Change can also bring “excitement” with it, as Col. Bo put it, and Rita Merritt in the LCC Marketing Office understands what he means.

“This is an exciting time to be part of LogCom. The marketing office employees are excited, motivated and challenged to be part of the LCC,” she said.

Donna Harris, director of marketing and co-chair of the Command Alignment Implementation Team, pointed to the improved integration of capabilities within LogCom.

“The newly aligned structure includes two primary areas that will serve as entry-ways to the command: Logistics Operations Center as the Marine Expeditionary Force facing and the Program Support Integration Center as the Systems Command facing organizations.
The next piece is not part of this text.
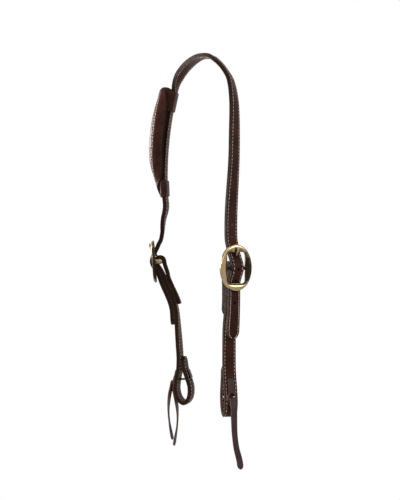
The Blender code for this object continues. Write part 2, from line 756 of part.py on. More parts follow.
def build_ear(frame, parts, looks):
    """Sliding ear piece: a two-ply bow, hooked under one sleeve and sewn onto the other."""
    dense, top = ear_route()
    route = thinned(dense, 3, 0.75 * strap_width, 16.0)
    places = ear_places(route[:, :3])
    angle = np.radians(route[:, 3])
    widths = np.stack([-np.sin(angle), np.cos(angle), 0 * angle], axis=1)
    along, across, outward = strap_frames(places, widths)
    item = ply("ear_outer_ply", places, across, outward, ply_offset, route[:, 4], ply_thickness,
               parts, looks[0])
    place_in(item, frame)
    bow = route[:, 5] > 0.99
    item = ply("ear_lining_ply", places[bow], across[bow], outward[bow], -ply_offset,
               route[bow, 4], ply_thickness, parts, looks[1])
    place_in(item, frame)
    over_tab = strap_thickness / 2 + seat_gap + ply_thickness
    build_ear_loop("ear_upper_loop", top - ear_upper_loop_height, top, over_tab, frame, parts,
                   looks[0])
    low = -ear_half_height + ear_end_spare
    build_ear_loop("ear_lower_loop", low, low + ear_lower_loop_height, strap_thickness / 2, frame,
                   parts, looks[0])


def build_ear_loop(name, start, end, held, frame, parts, look):
    """A leather sleeve round the crown and one ear tab, curved like the crown it slides on."""
    wall = ear_loop_wall / 2
    inner = -(strap_thickness / 2 + running_gap + wall)
    outer = held + running_gap + wall
    side = strap_width / 2 + running_gap + wall
    corners = []
    for out, front, base in ((outer, side, 0), (inner, side, 90), (inner, -side, 180),
                             (outer, -side, 270)):
        turn = ear_loop_corner
        for angle in (0, 45, 90):
            heading = radians(base + angle)
            centre = (out - turn * (1 if out > 0 else -1), front - turn * (1 if front > 0 else -1))
            corners.append((centre[0] + turn * cos(heading), centre[1] + turn * sin(heading)))
    corners.append(corners[0])
    rows = 4
    grid = bmesh.new()
    bmesh.ops.create_grid(grid, x_segments=len(corners) - 1, y_segments=rows, size=1.0)
    for corner in grid.verts:
        out, front = corners[round((corner.co.x + 1) / 2 * (len(corners) - 1))]
        height = start + (end - start) * (corner.co.y + 1) / 2
        corner.co = Vector(ear_places(np.array([[out, front, height]]))[0])
    bmesh.ops.remove_doubles(grid, verts=grid.verts, dist=seat_gap / 10)
    bmesh.ops.recalc_face_normals(grid, faces=grid.faces)
    mesh = bpy.data.meshes.new(name)
    grid.to_mesh(mesh)
    grid.free()
    made = bpy.data.objects.new(name, mesh)
    mesh.materials.append(look)
    parts.objects.link(made)
    place_in(made, frame)
    shell = made.modifiers.new("wall", "SOLIDIFY")
    shell.thickness = ear_loop_wall
    shell.offset = 0.0
    shell.use_even_offset = True
    return made


def tie_line(side):
    """Side view of a lace tie: eye end, up the face, in, down behind, out through the eye."""
    cheek = smooth_route(cheek_line(side)[::4], 2)
    bottom = int(np.argmin(cheek[:, 1]))
    start = int(np.argmax(cheek[:, 1]))
    front = cheek[start:bottom]
    back = cheek[bottom:][::-1]
    step = strap_thickness / 2 + lace_gap + lace_thickness / 2
    face = side_offset(front, step)[::-1]
    rear = side_offset(back, -step)
    upper, lower = [hole_height(side, share) for share in side.holes]
    low_end = lower - lace_eye_length / 2 - lace_end
    bend = lace_bend_radius

    def out_at(line, height):
        order = np.argsort(line[:, 1])
        return float(np.interp(height, line[order, 1], line[order, 0]))

    rows = [(out_at(face, height), height)
            for height in np.linspace(low_end, upper - bend, 9)]
    x = rows[-1][0]
    rows.append((x - bend * (1 - cos(radians(45))), upper - bend * (1 - sin(radians(45)))))
    rows.append((x - bend, upper))
    y = out_at(rear, upper - bend)
    rows.append(((x - bend + y + bend) / 2, upper))
    rows.append((y + bend, upper))
    rows.append((y + bend * (1 - cos(radians(45))), upper - bend * (1 - sin(radians(45)))))
    for height in np.linspace(upper - bend, lower + bend, 4):
        rows.append((out_at(rear, height), height))
    y = rows[-1][0]
    rows.append((y + bend * (1 - cos(radians(45))), lower + bend * (1 - sin(radians(45)))))
    rows.append((y + bend, lower))
    exit_out = out_at(face, lower) + lace_thickness * 0.9
    rows += [(y + bend + (exit_out - y - bend) * share, lower) for share in (0.25, 0.5, 0.75, 1.0)]
    rows.append((exit_out + bend * sin(radians(45)), lower - bend * (1 - cos(radians(45)))))
    rows.append((exit_out + bend, lower - bend))
    return smooth_route(rows, 2), lower


def build_tie(side, frame, parts, look):
    """A lace tie with a slit eye that its own end passes through."""
    dense, lower = tie_line(side)
    flat = thinned(dense, 2, 0.5 * lace_width, 24.0)
    places, widths = turned_places(side, flat)
    along, across, outward = strap_frames(places, widths)
    run = lengths(places)
    high = hole_height(side, side.holes[0]) - lace_bend_radius
    upward = np.arange(len(flat)) < np.argmax(flat[:, 1] > high)
    centre = np.interp(lower, flat[upward, 1], run[upward])
    near = np.clip(1 - ((run - centre) / (lace_eye_length / 2)) ** 2, 0, 1)
    near[~upward] = 0
    opening = lace_eye_opening / 2 * np.sqrt(near)
    rim = (lace_eye_width - lace_eye_opening) / 2
    outer = np.maximum(lace_width / 2, opening + rim * (near > 0))
    inside = near > 0
    inner = np.where(inside, np.maximum(opening, lace_gap), lace_width / 6)

    name = f"{side.name}_tie_lace"
    grid = bmesh.new()
    bmesh.ops.create_grid(grid, x_segments=3, y_segments=len(places) - 1, size=1.0)
    gaps = []
    for face in grid.faces:
        middle = face.calc_center_median()
        station = (middle.y + 1) / 2 * (len(places) - 1)
        if abs(middle.x) < 0.2 and inside[int(station)] and inside[int(station) + 1]:
            gaps.append(face)
    for corner in grid.verts:
        station = round((corner.co.y + 1) / 2 * (len(places) - 1))
        reach = outer if abs(corner.co.x) > 0.5 else inner
        way = 1 if corner.co.x > 0 else -1
        corner.co = Vector(places[station] + across[station] * way * reach[station])
    bmesh.ops.delete(grid, geom=gaps, context="FACES")
    mesh = bpy.data.meshes.new(name)
    grid.to_mesh(mesh)
    grid.free()
    made = bpy.data.objects.new(name, mesh)
    mesh.materials.append(look)
    parts.objects.link(made)
    place_in(made, frame)
    wall = made.modifiers.new("thickness", "SOLIDIFY")
    wall.thickness = lace_thickness
    wall.offset = 0.0
    wall.use_even_offset = True


def build_tail(name, frame, points, facing, parts, look):
    """A hanging end of lace: a flat strip along its places, with a cut tip."""
    world = thinned(relaxed(smooth_route(points, 3, 8), 3, smoothing_reach), 3, lace_width, 12.0)
    matrix = np.array(frame.matrix_world.inverted())
    places = world @ matrix[:3, :3].T + matrix[:3, 3]
    wide = np.array([-sin(radians(facing)), cos(radians(facing)), 0.0]) @ matrix[:3, :3].T
    along, across, outward = strap_frames(places, np.tile(wide, (len(places), 1)))
    half = tip_profile(world, lace_width, ("end",)) * lace_width / 2
    item = ply(name, places, across, outward, 0.0, half, lace_thickness, parts, look)
    place_in(item, frame)


def main():
    reset_scene()
    parts = new_collection(model_name)
    guides = new_collection("cutters")
    leathers = (material("harness_leather", (0.045, 0.021, 0.018), 0.42),
                material("lining_leather", (0.058, 0.032, 0.024), 0.55))
    lace = material("latigo_lace", (0.055, 0.022, 0.018), 0.5)
    brass = material("polished_brass", (0.62, 0.47, 0.27), 0.22, 1.0)

    near = bar_frame("near_bar_axis", (near_bar_spread, -near_bar_forward, -near_bar_drop),
                     near_facing, 0.0, parts)
    off = bar_frame("off_bar_axis", (-off_bar_spread, -off_bar_forward, -off_bar_drop),
                    off_facing, off_lean, parts)
    across, front, down = ear_place_share
    ear = bar_frame("ear_slide_axis", (0, 0, 0), ear_facing, ear_lean, parts)
    centre = Vector((-across * off_bar_spread, -front * off_bar_forward, -down * off_bar_drop))
    ear.matrix_world.translation = centre - crown_bend_radius * ear.matrix_world.col[0].to_3d()
    bpy.context.view_layer.update()

    build_crown(near, off, ear, parts, guides, leathers)
    build_ear(ear, parts, leathers)
    for side, frame in ((near_side, near), (off_side, off)):
        build_cheek(side, frame, parts, guides, leathers)
        build_buckle(side, frame, parts, guides, brass)
        build_tie(side, frame, parts, lace)
    build_tail("near_tie_tail", near, near_tail_route, near_facing + near_turn, parts, lace)
    build_tail("off_tie_long_tail", off, off_long_tail_route, off_facing + off_turn, parts, lace)
    build_tail("off_tie_short_tail", off, off_short_tail_route, off_facing + off_turn, parts, lace)


main()
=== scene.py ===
from math import cos, pi, radians, sin

import bpy
import numpy as np
from mathutils import Matrix, Vector


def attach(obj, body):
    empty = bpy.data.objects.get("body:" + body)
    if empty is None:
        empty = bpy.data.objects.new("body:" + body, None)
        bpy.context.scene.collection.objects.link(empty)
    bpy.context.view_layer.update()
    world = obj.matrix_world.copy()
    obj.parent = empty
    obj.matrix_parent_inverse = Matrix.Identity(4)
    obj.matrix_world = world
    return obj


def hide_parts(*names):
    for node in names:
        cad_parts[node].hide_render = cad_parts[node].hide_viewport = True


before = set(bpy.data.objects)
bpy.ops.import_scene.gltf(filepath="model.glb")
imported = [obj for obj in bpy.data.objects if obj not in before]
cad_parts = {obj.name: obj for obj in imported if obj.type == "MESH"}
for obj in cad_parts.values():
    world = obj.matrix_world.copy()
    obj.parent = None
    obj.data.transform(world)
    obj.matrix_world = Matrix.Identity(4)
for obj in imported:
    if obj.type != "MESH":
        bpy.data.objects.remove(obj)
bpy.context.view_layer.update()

# The horse faces -Y with its near side at +X, and the origin is under the crown at its highest
# point. A strap is a run along a route, a side across it and an out away from its middle.
# All lengths are metres.

view = {
    "azimuth": 60.0,
    "distance": 1.6,
    "height": -0.24166,
    "aside": -0.00492,
    "lens": 91.37,
}


def makeCamera():
    # Level camera at view["azimuth"], a little below the middle of the straps.
    angle = radians(view["azimuth"])
    towards = Vector((sin(angle), -cos(angle), 0.0))
    right = Vector((cos(angle), sin(angle), 0.0))
    camera = bpy.data.objects.new("camera", bpy.data.cameras.new("camera"))
    camera.data.lens = view["lens"]
    camera.location = view["distance"] * towards + view["aside"] * right
    camera.location.z = view["height"]
    camera.rotation_euler = (-towards).to_track_quat("-Z", "Y").to_euler()
    bpy.context.scene.collection.objects.link(camera)
    bpy.context.scene.camera = camera


def between(t, start, end, first, second):
    return (end - t) / (end - start) * first + (t - start) / (end - start) * second


def smoothRoute(points, axes, steps=16):
    # Centripetal Catmull-Rom curve through points; the first axes columns are the place.
    knots = np.array(points, dtype=float)
    knots = np.vstack([2 * knots[0] - knots[1], knots, 2 * knots[-1] - knots[-2]])
    span = np.sqrt(np.linalg.norm(np.diff(knots[:, :axes], axis=0), axis=1))
    run = []
    for index in range(1, len(knots) - 2):
        first, second, third = span[index - 1:index + 2]
        t0, t1, t2, t3 = 0.0, first, first + second, first + second + third
        t = np.linspace(t1, t2, steps, endpoint=False)[:, None]
        p0, p1, p2, p3 = knots[index - 1:index + 3]
        a1, a2, a3 = (between(t, *part) for part in
                      ((t0, t1, p0, p1), (t1, t2, p1, p2), (t2, t3, p2, p3)))
        b1, b2 = between(t, t0, t2, a1, a2), between(t, t1, t3, a2, a3)
        run.append(between(t, t1, t2, b1, b2))
    return np.vstack(run + [knots[-2:-1]])


def tangentsOf(points):
    along = np.gradient(points, axis=0)
    return along / np.linalg.norm(along, axis=1)[:, None]


def lengthsOf(points):
    steps = np.linalg.norm(np.diff(points, axis=0), axis=1)
    return np.concatenate([[0.0], np.cumsum(steps)])


def readAt(where, run, columns):
    # Each column read at the places where, along run.
    return np.stack([np.interp(where, run, column) for column in columns.T], axis=-1)


def evenSteps(route, axes, step):
    run = lengthsOf(route[:, :axes])
    return readAt(np.linspace(0.0, run[-1], int(np.ceil(run[-1] / step)) + 1), run, route)


def relaxed(route, axes, reach, spread=3):
    # Gaussian average over a short reach of so many steps, with the ends held.
    even = evenSteps(route, axes, reach / spread)
    far = 3 * spread
    shifts = np.arange(-far, far + 1)
    weights = np.exp(-0.5 * (shifts / spread) ** 2)
    before = 2 * even[0] - even[far:0:-1]
    after = 2 * even[-1] - even[-2:-far - 2:-1]
    padded = np.vstack([before, even, after])
    return sum(weight * padded[far + shift:far + shift + len(even)]
               for weight, shift in zip(weights / weights.sum(), shifts))


def thinned(route, axes, step, bend):
    # Stations spaced by a step along the straights and by an angle round the bends.
    along = tangentsOf(route[:, :axes])
    turning = np.arccos(np.clip(np.sum(along[1:] * along[:-1], axis=1), -1.0, 1.0))
    cost = np.diff(lengthsOf(route[:, :axes])) / step + turning / radians(bend)
    cost = np.concatenate([[0.0], np.cumsum(cost)])
    return readAt(np.linspace(0.0, cost[-1], int(np.ceil(cost[-1])) + 1), cost, route)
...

The closer alignment with our customers will enhance our ability to sense and respond to emerging requirements,” she said. 

Dale Brown is the deputy director of marketing at LCC. He knows that in what he called “times of great technological and social changes,” there is an imperative to provide optimal capabilities to the Marine Corps.

“The creation of the LCC, and the reforging and intensive re-thinking of the needed functions will help to better provide dynamically responsive support to the Corps,” he added. 

With June as the target date for LCC to achieve initial operational capability, and full operational capability targeted for 2008, Col. Bo knows he’s dealing with human dynamics and wants to keep the momentum going.

“It’s about attitude. We have to give our workers ownership. It needs to be the plan of everybody in the leadership and they’ll lead from the top down. So will their people. They’ll buy into the process and when you have ownership of something, it lasts a long time. People will take care of that,” said Col. Bo.

While LCC is moving toward achieving IOC, Col. Bo knows that initial impressions are important.

“How we step off will determine the expectations that people have of us and will determine how they see us in the future, as far as our capability,” he said. “We need to step off smartly and successfully. And we can’t fail.”